Des millions d’euros d’argent public perdus

La direction du groupe n’est pas la seule à qui les salariés demandent des comptes. Ils ont interpellé la ministre du travail Myriam El Khomri et le Secrétaire d’Etat à l’industrie Christophe Sirurgue. Car Vivarte a bénéficié de 45 millions d’euros de Crédit d’impôt compétitivité emploi (CICE) depuis 2013 et de 26 millions d’euros par an d’allègements Fillon sur les bas salaires. Sur sa page Internet, le ministère de l’économie explique que « Le CICE a pour objectif de redonner aux entreprises des marges de manœuvres pour investir, prospecter de nouveaux marchés, innover, favoriser la recherche et l’innovation, recruter, restaurer leur fonds de roulement ou accompagner la transition écologique et énergétique grâce à une baisse du coût du travail ». Ce dispositif qui coûte 1% du PIB chaque année aurait, selon le comité de suivi du CICE, sauvé ou créé 50 000 à 100 000 emplois en deux ans.
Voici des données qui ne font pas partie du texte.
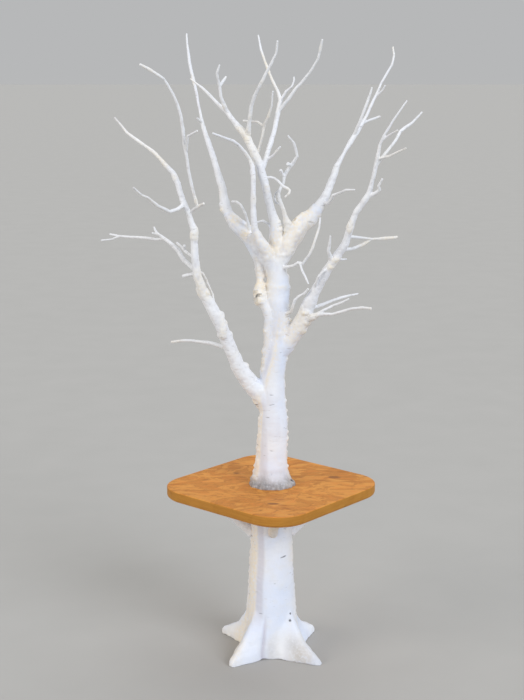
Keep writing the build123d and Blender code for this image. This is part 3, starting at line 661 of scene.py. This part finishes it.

Soit bien moins qu’annoncé lors du lancement en fanfare du pacte de compétitivité, avec un coût record par emploi. Un comble pour un gouvernement socialiste se prétendant aussi économe des deniers publics.

Véronique Valentino le 26 janvier 2017


(1) Les fonds vautours sont des fonds d’investissement qui rachète les actifs d’entreprises endettées à bas prix avant de les revendre pour faire une plus-value.